══ Record list ══

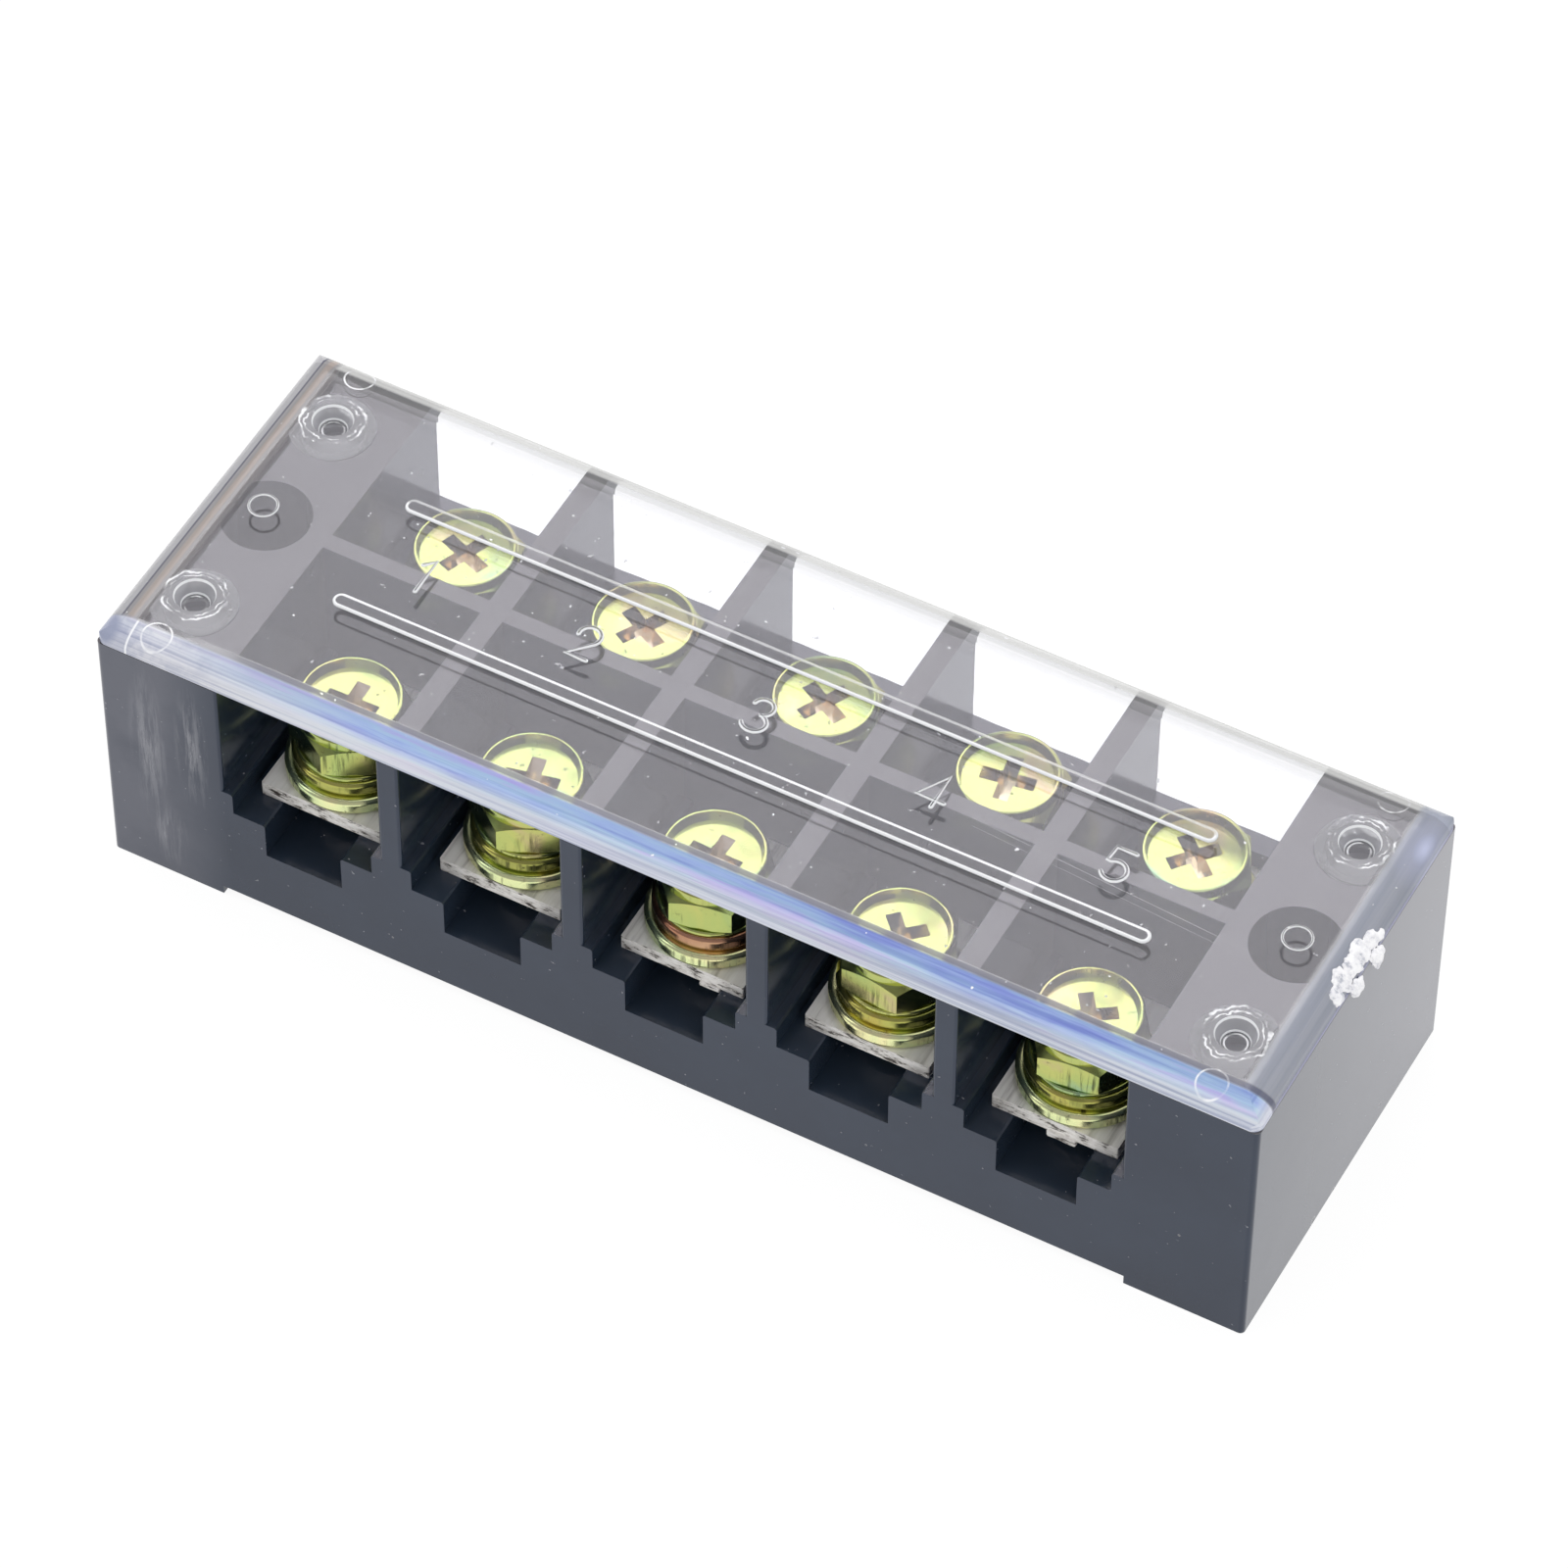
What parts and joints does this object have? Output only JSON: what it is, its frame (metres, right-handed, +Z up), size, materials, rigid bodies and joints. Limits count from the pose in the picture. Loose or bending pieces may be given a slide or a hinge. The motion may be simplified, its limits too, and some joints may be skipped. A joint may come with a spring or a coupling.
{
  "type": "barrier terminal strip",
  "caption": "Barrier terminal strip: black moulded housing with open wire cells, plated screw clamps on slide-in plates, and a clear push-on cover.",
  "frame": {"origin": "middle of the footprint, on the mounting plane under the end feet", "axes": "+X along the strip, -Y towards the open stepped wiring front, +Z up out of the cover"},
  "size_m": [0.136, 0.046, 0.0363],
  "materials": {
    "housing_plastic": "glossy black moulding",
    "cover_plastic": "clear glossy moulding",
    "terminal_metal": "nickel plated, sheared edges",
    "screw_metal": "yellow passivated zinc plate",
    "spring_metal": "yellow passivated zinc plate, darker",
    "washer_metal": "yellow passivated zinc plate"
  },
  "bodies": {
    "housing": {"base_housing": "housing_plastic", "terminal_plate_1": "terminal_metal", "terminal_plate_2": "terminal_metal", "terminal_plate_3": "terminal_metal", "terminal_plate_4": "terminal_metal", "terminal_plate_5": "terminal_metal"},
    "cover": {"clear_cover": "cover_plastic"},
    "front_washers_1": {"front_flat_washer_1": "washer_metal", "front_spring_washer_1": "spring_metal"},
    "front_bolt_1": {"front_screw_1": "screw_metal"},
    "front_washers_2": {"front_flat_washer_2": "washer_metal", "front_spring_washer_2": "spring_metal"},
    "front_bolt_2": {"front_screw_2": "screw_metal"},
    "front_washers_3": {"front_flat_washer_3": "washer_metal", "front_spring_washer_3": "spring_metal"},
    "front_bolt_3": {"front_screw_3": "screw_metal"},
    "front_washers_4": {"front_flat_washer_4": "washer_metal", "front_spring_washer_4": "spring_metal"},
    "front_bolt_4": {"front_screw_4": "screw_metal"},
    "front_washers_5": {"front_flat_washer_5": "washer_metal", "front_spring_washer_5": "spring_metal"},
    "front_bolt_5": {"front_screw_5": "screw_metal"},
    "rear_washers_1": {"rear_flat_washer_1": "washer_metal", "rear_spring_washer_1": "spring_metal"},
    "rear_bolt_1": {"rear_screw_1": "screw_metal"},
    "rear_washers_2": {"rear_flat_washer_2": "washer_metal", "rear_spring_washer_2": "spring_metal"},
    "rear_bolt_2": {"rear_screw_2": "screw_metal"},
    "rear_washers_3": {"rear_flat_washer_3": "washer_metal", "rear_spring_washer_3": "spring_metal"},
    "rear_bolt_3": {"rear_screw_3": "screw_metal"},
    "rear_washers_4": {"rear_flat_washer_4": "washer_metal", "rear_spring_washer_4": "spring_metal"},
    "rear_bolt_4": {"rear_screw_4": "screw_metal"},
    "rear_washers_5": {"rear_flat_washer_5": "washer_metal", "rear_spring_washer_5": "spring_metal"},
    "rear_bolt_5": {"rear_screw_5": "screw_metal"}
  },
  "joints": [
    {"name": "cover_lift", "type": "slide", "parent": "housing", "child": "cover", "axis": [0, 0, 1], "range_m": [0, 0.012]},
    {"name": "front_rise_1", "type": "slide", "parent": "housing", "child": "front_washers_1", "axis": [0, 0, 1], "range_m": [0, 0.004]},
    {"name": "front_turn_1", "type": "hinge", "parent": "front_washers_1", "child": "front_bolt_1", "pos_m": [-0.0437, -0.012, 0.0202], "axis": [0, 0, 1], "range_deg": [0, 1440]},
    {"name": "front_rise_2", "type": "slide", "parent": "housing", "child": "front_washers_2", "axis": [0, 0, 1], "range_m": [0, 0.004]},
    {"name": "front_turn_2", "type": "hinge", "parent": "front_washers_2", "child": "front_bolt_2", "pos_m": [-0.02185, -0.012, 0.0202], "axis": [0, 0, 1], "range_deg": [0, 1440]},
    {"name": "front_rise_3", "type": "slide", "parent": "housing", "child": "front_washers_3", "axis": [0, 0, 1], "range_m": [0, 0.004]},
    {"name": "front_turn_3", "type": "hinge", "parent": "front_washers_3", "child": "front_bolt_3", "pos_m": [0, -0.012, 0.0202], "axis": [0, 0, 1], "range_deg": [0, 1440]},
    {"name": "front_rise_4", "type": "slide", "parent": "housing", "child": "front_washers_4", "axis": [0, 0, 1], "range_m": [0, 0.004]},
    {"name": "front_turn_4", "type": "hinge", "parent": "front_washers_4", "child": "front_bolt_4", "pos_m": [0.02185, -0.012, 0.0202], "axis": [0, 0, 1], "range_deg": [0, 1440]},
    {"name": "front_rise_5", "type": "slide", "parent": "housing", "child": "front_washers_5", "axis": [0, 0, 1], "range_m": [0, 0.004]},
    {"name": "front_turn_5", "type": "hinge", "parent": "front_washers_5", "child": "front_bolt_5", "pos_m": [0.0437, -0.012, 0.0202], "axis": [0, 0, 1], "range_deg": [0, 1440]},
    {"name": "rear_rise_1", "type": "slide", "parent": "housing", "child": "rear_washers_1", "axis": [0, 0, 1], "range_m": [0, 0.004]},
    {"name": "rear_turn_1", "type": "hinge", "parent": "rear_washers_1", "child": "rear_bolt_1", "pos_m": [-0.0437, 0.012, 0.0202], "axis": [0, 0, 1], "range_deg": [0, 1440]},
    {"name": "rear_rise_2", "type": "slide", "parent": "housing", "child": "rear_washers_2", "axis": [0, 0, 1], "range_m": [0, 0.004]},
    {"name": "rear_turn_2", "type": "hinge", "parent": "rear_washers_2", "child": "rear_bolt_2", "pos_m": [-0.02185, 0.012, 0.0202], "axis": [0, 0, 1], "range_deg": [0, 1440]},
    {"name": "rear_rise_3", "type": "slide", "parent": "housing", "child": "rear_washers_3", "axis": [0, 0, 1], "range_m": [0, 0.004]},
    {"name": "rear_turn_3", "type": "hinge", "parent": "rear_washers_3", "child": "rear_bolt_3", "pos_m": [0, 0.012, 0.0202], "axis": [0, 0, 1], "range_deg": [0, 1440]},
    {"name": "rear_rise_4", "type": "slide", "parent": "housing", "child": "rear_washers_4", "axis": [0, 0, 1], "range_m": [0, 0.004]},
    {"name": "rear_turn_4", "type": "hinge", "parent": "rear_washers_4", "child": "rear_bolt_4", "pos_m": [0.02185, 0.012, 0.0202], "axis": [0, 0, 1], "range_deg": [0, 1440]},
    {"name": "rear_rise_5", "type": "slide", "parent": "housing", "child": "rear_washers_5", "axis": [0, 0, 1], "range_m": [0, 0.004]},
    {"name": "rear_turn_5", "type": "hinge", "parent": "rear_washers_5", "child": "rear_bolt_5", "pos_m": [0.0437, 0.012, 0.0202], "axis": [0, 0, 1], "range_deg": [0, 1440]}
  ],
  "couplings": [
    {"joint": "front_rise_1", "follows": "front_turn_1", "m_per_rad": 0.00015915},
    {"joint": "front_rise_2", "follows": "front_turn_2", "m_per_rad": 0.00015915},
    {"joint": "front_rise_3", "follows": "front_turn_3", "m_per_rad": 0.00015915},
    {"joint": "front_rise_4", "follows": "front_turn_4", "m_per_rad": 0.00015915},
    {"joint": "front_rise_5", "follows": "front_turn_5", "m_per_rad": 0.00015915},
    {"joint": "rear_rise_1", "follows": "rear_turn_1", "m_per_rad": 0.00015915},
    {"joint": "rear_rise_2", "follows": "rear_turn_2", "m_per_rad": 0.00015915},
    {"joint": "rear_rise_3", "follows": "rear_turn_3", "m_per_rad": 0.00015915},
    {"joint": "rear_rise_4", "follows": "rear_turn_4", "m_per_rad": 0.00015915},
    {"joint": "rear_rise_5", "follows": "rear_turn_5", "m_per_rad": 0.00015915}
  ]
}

═══
══ Record list ══

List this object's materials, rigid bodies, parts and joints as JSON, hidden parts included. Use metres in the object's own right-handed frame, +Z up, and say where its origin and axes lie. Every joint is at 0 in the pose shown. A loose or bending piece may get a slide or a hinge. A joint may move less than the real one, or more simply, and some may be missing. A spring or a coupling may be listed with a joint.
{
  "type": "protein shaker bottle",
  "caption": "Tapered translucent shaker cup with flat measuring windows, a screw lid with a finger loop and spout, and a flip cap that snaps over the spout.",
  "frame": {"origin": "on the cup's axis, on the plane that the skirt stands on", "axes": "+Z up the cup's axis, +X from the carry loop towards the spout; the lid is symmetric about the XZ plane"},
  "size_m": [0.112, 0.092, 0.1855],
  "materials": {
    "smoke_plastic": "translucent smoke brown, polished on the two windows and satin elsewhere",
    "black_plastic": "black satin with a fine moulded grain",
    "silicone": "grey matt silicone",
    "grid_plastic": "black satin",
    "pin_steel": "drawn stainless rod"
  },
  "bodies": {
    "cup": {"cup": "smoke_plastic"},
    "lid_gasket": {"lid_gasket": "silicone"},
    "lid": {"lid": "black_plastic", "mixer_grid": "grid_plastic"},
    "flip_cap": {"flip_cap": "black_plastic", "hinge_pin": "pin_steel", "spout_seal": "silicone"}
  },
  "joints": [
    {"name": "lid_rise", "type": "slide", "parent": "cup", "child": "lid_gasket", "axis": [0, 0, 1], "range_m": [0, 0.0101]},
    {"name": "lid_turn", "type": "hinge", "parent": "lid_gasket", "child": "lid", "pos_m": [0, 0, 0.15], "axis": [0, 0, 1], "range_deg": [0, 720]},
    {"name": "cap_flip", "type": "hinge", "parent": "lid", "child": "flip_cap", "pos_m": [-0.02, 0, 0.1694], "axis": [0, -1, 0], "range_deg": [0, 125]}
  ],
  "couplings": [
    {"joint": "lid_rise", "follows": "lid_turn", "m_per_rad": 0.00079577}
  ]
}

═══

Identify the lines that contain the string "rigid", and copy every one of them.

_Finished answer:_
What parts and joints does this object have? Output only JSON: what it is, its frame (metres, right-handed, +Z up), size, materials, rigid bodies and joints. Limits count from the pose in the picture. Loose or bending pieces may be given a slide or a hinge. The motion may be simplified, its limits too, and some joints may be skipped. A joint may come with a spring or a coupling.
List this object's materials, rigid bodies, parts and joints as JSON, hidden parts included. Use metres in the object's own right-handed frame, +Z up, and say where its origin and axes lie. Every joint is at 0 in the pose shown. A loose or bending piece may get a slide or a hinge. A joint may move less than the real one, or more simply, and some may be missing. A spring or a coupling may be listed with a joint.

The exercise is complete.